Чандрагупта из рода Маурьев [38] служил в войсках царя Нанда в небольшом царстве Магадха на реке Ганг, в местности, называемой теперь Южный Бихар. Он не поладил со своим повелителем, взбунтовался, потерпел неудачу и вынужден был спасаться бегством. Кажется, его поддержали в Пенджабе. Он вторгся в Магадху с запада, одолел царя и узурпировал его трон. Мы не знаем, как удалось ему впоследствии расширить пределы этого не слишком обширного царства. Однако когда Селевк явился сюда и предъявил права на индийские сатрапии Александра, его встретила грозная армия во главе с царем Чандрагуптой. После пробы сил Селевку пришлось уступить все земли на индийской стороне Гиндукуша. Сын и преемник Чандрагупты распространил свою власть далеко на юг Индии. Царство Магадха стало империей Маурьев, величайшей империей Индийского полуострова вплоть до нашего времени.
38
О начале Династии Маурьев см.: Г. М. Бонгард-Левин, Г. Ф. Ильин, Древняя Индия, М., 1969, стр. 238 и сл.
Поначалу новая империя представлялась более политическим, нежели культурным, объединением. Не было еще ни искусства, ни архитектуры, которые могли бы назваться маурианскими. Был контур империи, который еще только предстояло заполнить.
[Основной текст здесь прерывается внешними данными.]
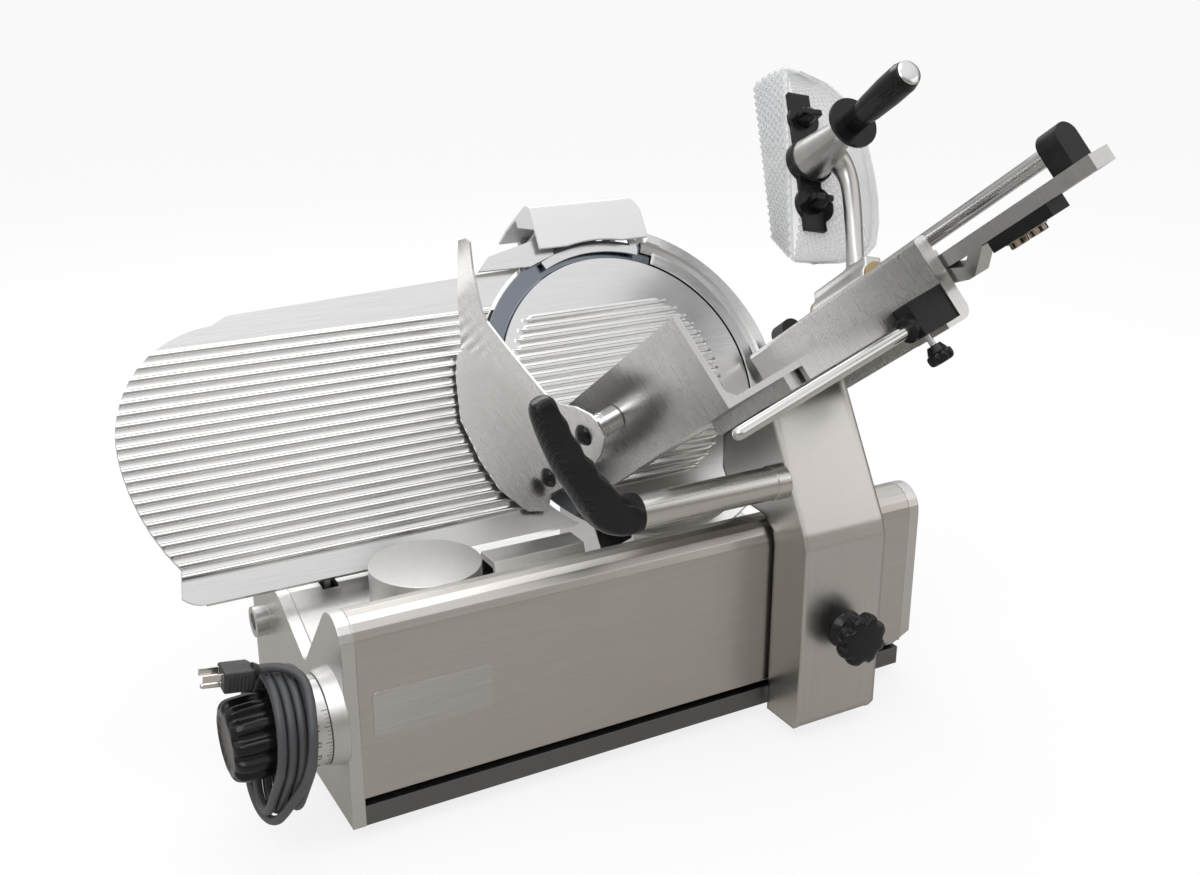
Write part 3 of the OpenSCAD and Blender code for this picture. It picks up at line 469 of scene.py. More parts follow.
@dataclass(frozen=True)
class KnurledPlastic(Finish):
    """Glossy black plastic with a diamond pattern cut into its back half."""

    pitch: float = 4.2

    def build(self) -> bpy.types.Material:
        """Returns the material."""
        tree = Shader(self.name)
        at = tree.place()
        x, y, z = tree.parts(at)
        turns = 2 * math.pi / (self.pitch * MM)
        rising = ((y * 0.9 + z * 0.62 + x * 0.2) * turns).wave()
        falling = ((y * 0.9 - z * 0.62 - x * 0.2) * turns).wave()
        mask = (x + z * 0.54).ramp(-0.1865, -0.1885) * z.ramp(0.268, 0.28)
        fine = tree.noise(at, 700.0, 2.0)
        broad = tree.noise(at, 30.0, 3.0)
        tone = tree.mix(broad.ramp(0.45, 0.8, 0.0, 0.3), self.colour, (0.02, 0.02, 0.021))
        tree.principled(Base_Color=tone,
                        Roughness=0.17 + broad * 0.12 + mask * 0.1, Specular_IOR_Level=0.3)
        tree.relief(rising.largest(falling).ramp(0.2, 0.98, 1.0, 0.0) * mask + fine * 0.02, 1.1)
        return tree.owner


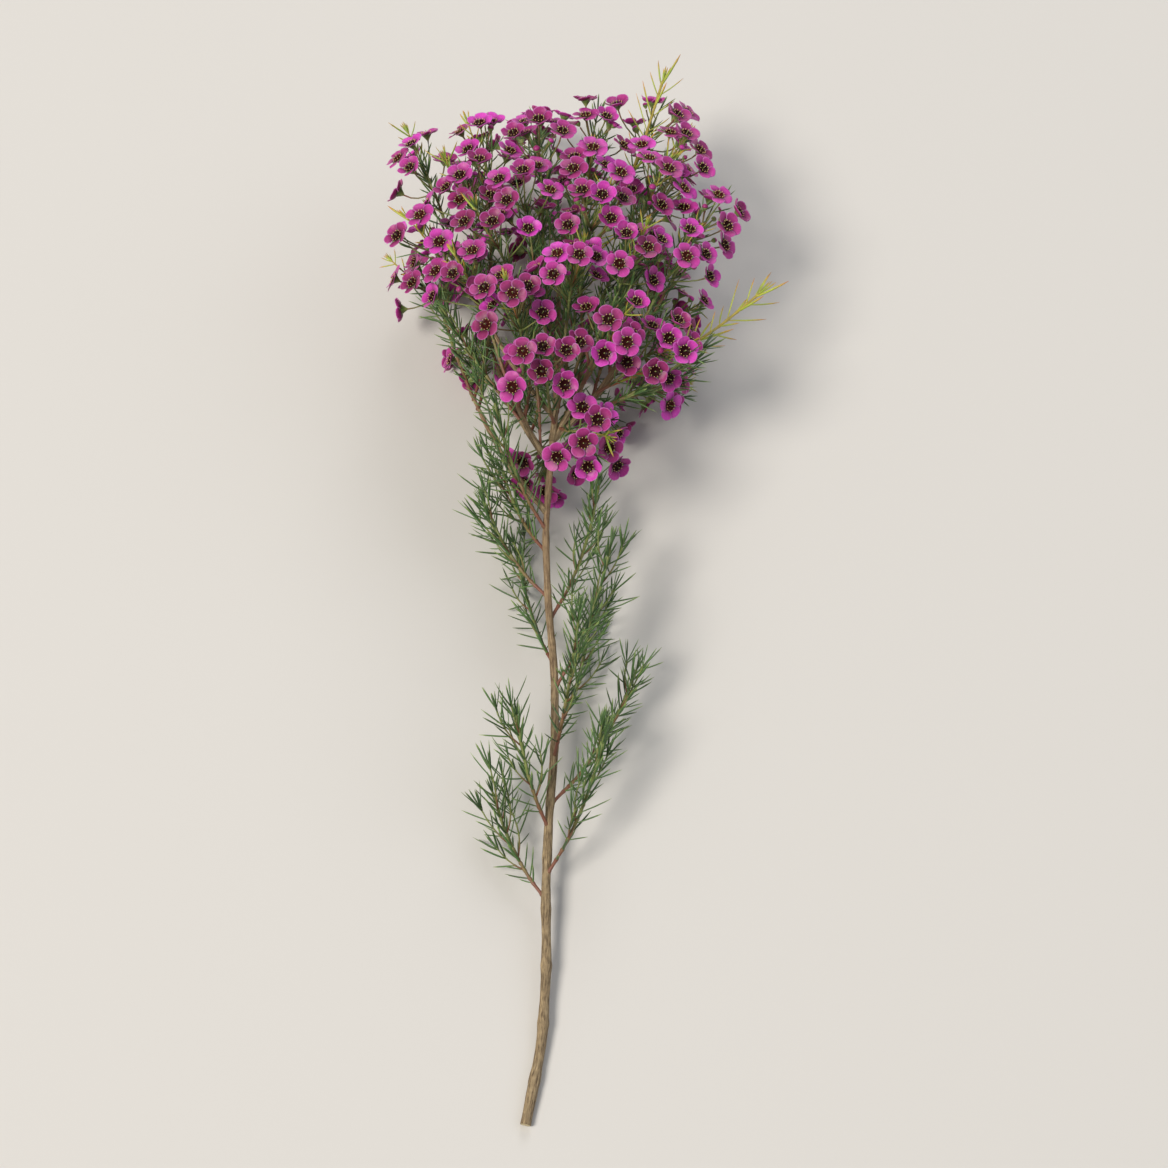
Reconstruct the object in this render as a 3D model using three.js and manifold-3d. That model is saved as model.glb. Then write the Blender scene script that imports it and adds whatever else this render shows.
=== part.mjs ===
// A cut waxflower stem (Chamelaucium) lying on its side on a flat surface at z = 0.
// The cut end is at the front and the flowering head at the back: the stem runs along +Y, +X is across
// and +Z is up. Sizes are millimetres.
//
// The stem is grown first as a plan of lines and places, by rule and with seeded draws, and each node is
// then built from its plan: one woody stem, leafy shoots, young shoots and flower sprays.

import * as THREE from 'three';
import { mergeVertices } from 'three/addons/utils/BufferGeometryUtils.js';
import Module from 'manifold-3d';

const wasm = await Module();
wasm.setup();

// ---- Driving dimensions ----

const SEED = 41;

// Main stem: a cubic curve from the cut end to the last fork, with a slight sway at its nodes.
const STEM_LINE = [
  new THREE.Vector3(-28, -279, 2.4),
  new THREE.Vector3(-2, -119, 4),
  new THREE.Vector3(-30, 1, 44),
  new THREE.Vector3(-10, 171, 60),
];
const STEM_STEPS = 12;
const STEM_SWAY = 2.2;
const SWAY_WAVES = [17, 13]; // radians of sway from end to end, across and in height
const SWAY_IN_HEIGHT = 0.4; // as a share of the sway across
const STEM_BASE_RADIUS = 2.7;
const STEM_TIP_RADIUS = 1.2;
const STEM_SIDES = 6;

// Head: the sprays stand in an upper and a lower layer round the upper stem.
const HEAD_CENTRE = new THREE.Vector3(-14, 146, 51);
const HEAD_HALF = new THREE.Vector3(72, 90, 38);
const SPRAY_COUNT = 43;
const UPPER_SPRAYS = 25;
const HEAD_FLATTENED = 2.2; // how much wider the head is than high, about
const HEAD_TAPER = 0.22; // how much narrower the head is towards the cut end
const LOWER_DEPTH = 0.85; // depth of the lower layer as a share of the upper layer's height
const TAPER_MIDDLE = 0.2; // where the head is as wide as HEAD_HALF, from its centre (0) to its tip (1)
const LAYER_TURN = 1; // of the lower layer's spiral against the upper one's
const DOME_DROP = 0.8; // share of the dome's squared height that is lost at the head's rim
const DOME_HEIGHTS = [0.75, 1.05]; // shares of the dome's height at which the sprays stand
const STRAY = 5; // how far a spray stands from its place in the spiral
const TOP_SPRAYS = 5; // sprays nearest the tip, carried by the main stem itself
const BRANCH_COUNT = 9; // woody side branches, each with the sprays of one sector
const BRANCH_RADIUS = 1.45;
const BRANCH_STEPS = 6; // steps from the stem to a branch's spray, of which the last ones are green twig
const BRANCH_WOOD_STEPS = 4;
const BRANCH_SIDES = 4;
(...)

Династия Маурьев должна была решать в основном ту же проблему, что и Ахемениды за 200 лет до того. Теперь, однако, средства для решения этой проблемы были под рукой. Здесь, в новой индийской империи, нашли приют мастера погибших Суз, Экбатан, Персеполя. Здесь не знали монументального искусства, тем настоятельнее была потребность в нем — в искусстве, которое воплотило бы религиозные и светские идеалы на имперском уровне, в чем молодое государство Маурьев испытывало настоятельную потребность. Здесь, в среднем течении Ганга, вот уже два века длилось этическое, духовное брожение, апостолы буддизма и джайнизма создавали тут великие морально-философские системы, которым, повторяю, недоставало лишь зримой формы, адекватного материального выражения. Художественный этот пробел стоит того, чтобы задержаться на нем.